— PROBLEM TO SOLVE —
Transcribe exactly the lines from the one holding "before = set(bpy.data.objects)" to the end of the data below, including both of those lines and no others.

---------- PROVIDED MATERIAL ----------

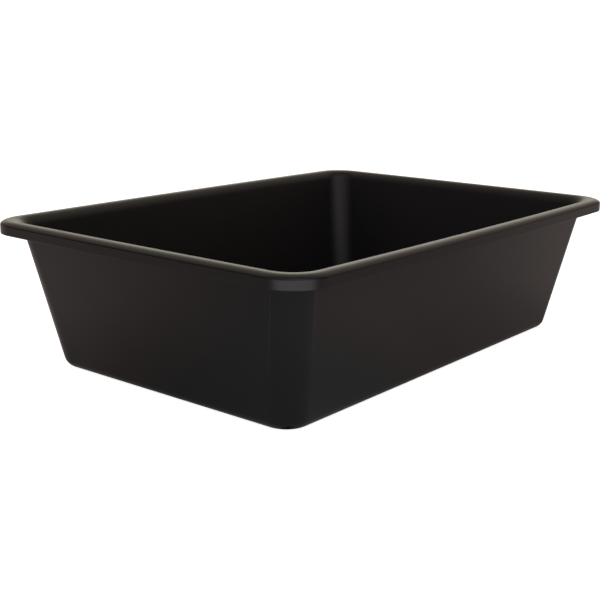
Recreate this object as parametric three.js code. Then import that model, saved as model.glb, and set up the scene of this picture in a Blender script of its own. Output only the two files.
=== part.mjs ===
// Open rectangular utility tray, one plastic moulding.
// Millimetres, +Z up. Origin: middle of the footprint, on the plane it rests on.
// +X runs along the length, +Y across the width.
import * as THREE from 'three';

// ---- overall size ---------------------------------------------------------
const LENGTH = 416;          // over the rim, at the middle of the ends
const WIDTH = 297;           // over the rim, at the middle of the long sides
const HEIGHT = 110;          // base to the top of the rim
const SIDE_BOW = 2.7;        // how far each long side swells outward at the rim
const END_BOW = 1.0;         // the same for each short side

// ---- walls ----------------------------------------------------------------
const DRAFT = 0.184;         // flare of all four walls, run per unit of rise (10.4 degrees)
const WALL = 2.4;            // wall thickness, square to the wall
const FLOOR = 2.6;           // floor thickness
const FOOT_R = 8.0;          // outer radius between walls and base
const FOOT_R_IN = 5.6;       // inner radius between walls and floor
const WALL_CORNER_R = 18.5;  // outer radius of the upright corners, constant over the height

// ---- rolled rim -----------------------------------------------------------
const OVERHANG = 12.3;       // rim outer face to the wall's outer plane, at the top
const RIM_CORNER_R = 26.0;   // plan radius of the rim's outer face at the corners
const RIM_T = 2.0;           // rim thickness
const SKIRT = 9.1;           // height of the turned-down lip
const CREST_RUN = 6.2;       // the roll's outer edge is a quarter of an ellipse: this far in
const CREST_DROP = 3.0;      // and this far down
const SHOULDER_R = 8.6;      // inner radius of the roll, into the tray
const UNDER_R = 6.2;         // fillet where the rim leaves the wall, underneath

// ---- resolution -----------------------------------------------------------
const CORNER_STEPS = 7;      // facets round each plan corner
const LONG_STEPS = 6;        // facets along each bowed long side
const SHORT_STEPS = 4;       // facets along each bowed short side

const ALPHA = Math.atan(DRAFT);
const COS = Math.cos(ALPHA), SIN = Math.sin(ALPHA);
const CORNER_SHIFT = WALL_CORNER_R + OVERHANG - RIM_CORNER_R;
const HALF_L = LENGTH / 2 - END_BOW;
const HALF_W = WIDTH / 2 - SIDE_BOW;

// Inset of the wall faces from the rim's outer face, at height z.
const outerWall = (z) => OVERHANG + DRAFT * (HEIGHT - z);
const innerWall = (z) => outerWall(z) + WALL / COS;

// ---- section through a wall -----------------------------------------------
// x is the inset from the rim's outer face, y is the height. The section runs
// from the underside, up the outside, round the rim and down to the floor.
function section() {
  const points = [];
  const line = (...pairs) => points.push(...pairs.map(([x, y]) => new THREE.Vector2(x, y)));
  const arc = (x, y, r, a0, a1, steps, ry = r) => {
    const curve = new THREE.EllipseCurve(x, y, r, ry, a0, a1, a1 < a0, 0);
    points.push(...curve.getPoints(steps));
  };

  // base edge, outside
  const footZ = FOOT_R * (1 - SIN);
  arc(outerWall(footZ) + FOOT_R * COS, FOOT_R, FOOT_R, 1.5 * Math.PI, Math.PI + ALPHA, 5);
  // fillet under the rim
  const underZ = HEIGHT - RIM_T - UNDER_R;
  const underWall = underZ + UNDER_R * SIN;
  arc(outerWall(underWall) - UNDER_R * COS, underZ, UNDER_R, ALPHA, Math.PI / 2, 4);
  // inside of the roll and of the lip
  arc(CREST_RUN, HEIGHT - CREST_DROP, CREST_RUN - RIM_T, Math.PI / 2, Math.PI, 4, CREST_DROP - RIM_T);
  line([RIM_T, HEIGHT - SKIRT], [0, HEIGHT - SKIRT]);
  // outside of the lip, over the crest
  arc(CREST_RUN, HEIGHT - CREST_DROP, CREST_RUN, Math.PI, Math.PI / 2, 6, CREST_DROP);
  const shoulderTop = OVERHANG + DRAFT * SHOULDER_R * (1 - SIN) + WALL / COS - SHOULDER_R * COS;
  arc(shoulderTop, HEIGHT - SHOULDER_R, SHOULDER_R, Math.PI / 2, ALPHA, 5);
  // floor edge, inside
  const floorZ = FLOOR + FOOT_R_IN * (1 - SIN);
  arc(innerWall(floorZ) + FOOT_R_IN * COS, FLOOR + FOOT_R_IN, FOOT_R_IN,
    Math.PI + ALPHA, 1.5 * Math.PI, 4);
  return points;
}

// Plan corner radius at a point of the section: round the rim the corners are
// concentric, and the walls keep one radius from top to bottom.
function cornerRadius(inset, z) {
  const t = THREE.MathUtils.smoothstep(inset, CREST_RUN, OVERHANG);
  return RIM_CORNER_R - inset + t * (CORNER_SHIFT + DRAFT * (HEIGHT - z));
}

// One closed ring of the tray at an inset and height, counter-clockwise from above.
function ring(inset, z) {
  const a = HALF_L - inset, b = HALF_W - inset, r = cornerRadius(inset, z);
  const plan = [];
  const corners = [[a - r, b - r, 0], [r - a, b - r, 1], [r - a, r - b, 2], [a - r, r - b, 3]];
  corners.forEach(([cx, cy, quarter], k) => {
    for (let i = 0; i <= CORNER_STEPS; i++) {
      const t = (quarter + i / CORNER_STEPS) * Math.PI / 2;
      plan.push([cx + r * Math.cos(t), cy + r * Math.sin(t)]);
    }
    const [x0, y0] = plan[plan.length - 1];
    const [nx, ny, q] = corners[(k + 1) % 4];
    const x1 = nx + r * Math.cos(q * Math.PI / 2), y1 = ny + r * Math.sin(q * Math.PI / 2);
    const steps = k % 2 === 0 ? LONG_STEPS : SHORT_STEPS;
    for (let i = 1; i < steps; i++) {
      plan.push([x0 + (x1 - x0) * i / steps, y0 + (y1 - y0) * i / steps]);
    }
  });
  const rise = Math.min(1, z / (HEIGHT - SKIRT));
  return plan.map(([x, y]) => [
    x + END_BOW * rise * (x / a) * (1 - (y / b) ** 2),
    y + SIDE_BOW * rise * (y / b) * (1 - (x / a) ** 2),
    z,
  ]);
}

// Closed skin: the rings in turn, with a flat fan over the base and the floor.
function trayGeometry() {
  const rings = section().map((p) => ring(p.x, p.y));
  const n = rings[0].length;
  const position = rings.flat(2);
  const index = [];
  for (let i = 0; i + 1 < rings.length; i++) {
    for (let j = 0; j < n; j++) {
      const k = (j + 1) % n;
      const a = i * n + j, b = (i + 1) * n + j, c = (i + 1) * n + k, d = i * n + k;
      index.push(a, c, b, a, d, c);
    }
  }
  const base = position.length / 3;
  position.push(0, 0, rings[0][0][2]);
  const floor = base + 1;
  position.push(0, 0, rings[rings.length - 1][0][2]);
  const last = (rings.length - 1) * n;
  for (let j = 0; j < n; j++) {
    const k = (j + 1) % n;
    index.push(base, k, j, floor, last + j, last + k);
  }
  const geometry = new THREE.BufferGeometry();
  geometry.setAttribute('position', new THREE.Float32BufferAttribute(position, 3));
  geometry.setIndex(index);
  geometry.computeVertexNormals();
  return geometry;
}

const blackPlastic = new THREE.MeshStandardMaterial({ color: 0x2b2826, roughness: 0.5, metalness: 0 });

const tray = new THREE.Mesh(trayGeometry(), blackPlastic);
tray.name = 'tray_body';

const group = new THREE.Group();
group.add(tray);

export default group;
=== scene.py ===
import math

import bmesh
import bpy
from mathutils import Matrix, Vector


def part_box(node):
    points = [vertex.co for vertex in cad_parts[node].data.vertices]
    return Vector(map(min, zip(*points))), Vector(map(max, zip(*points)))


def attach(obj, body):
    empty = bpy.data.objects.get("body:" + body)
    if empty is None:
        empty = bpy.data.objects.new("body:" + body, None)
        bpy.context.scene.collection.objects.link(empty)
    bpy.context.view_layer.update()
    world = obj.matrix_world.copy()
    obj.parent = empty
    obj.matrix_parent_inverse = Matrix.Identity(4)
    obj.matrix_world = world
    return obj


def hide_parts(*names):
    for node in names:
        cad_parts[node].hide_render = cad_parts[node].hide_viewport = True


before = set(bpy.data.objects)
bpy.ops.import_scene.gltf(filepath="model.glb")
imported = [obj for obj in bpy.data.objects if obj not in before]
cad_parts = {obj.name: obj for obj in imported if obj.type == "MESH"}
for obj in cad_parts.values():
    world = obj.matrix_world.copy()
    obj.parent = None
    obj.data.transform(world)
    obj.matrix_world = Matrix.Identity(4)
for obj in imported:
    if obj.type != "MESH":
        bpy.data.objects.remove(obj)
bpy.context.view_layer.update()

NODE = "tray_body"
node_lo, node_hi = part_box(NODE)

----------

— RESPONSE TO THIS TASK —
before = set(bpy.data.objects)
bpy.ops.import_scene.gltf(filepath="model.glb")
imported = [obj for obj in bpy.data.objects if obj not in before]
cad_parts = {obj.name: obj for obj in imported if obj.type == "MESH"}
for obj in cad_parts.values():
    world = obj.matrix_world.copy()
    obj.parent = None
    obj.data.transform(world)
    obj.matrix_world = Matrix.Identity(4)
for obj in imported:
    if obj.type != "MESH":
        bpy.data.objects.remove(obj)
bpy.context.view_layer.update()

NODE = "tray_body"
node_lo, node_hi = part_box(NODE)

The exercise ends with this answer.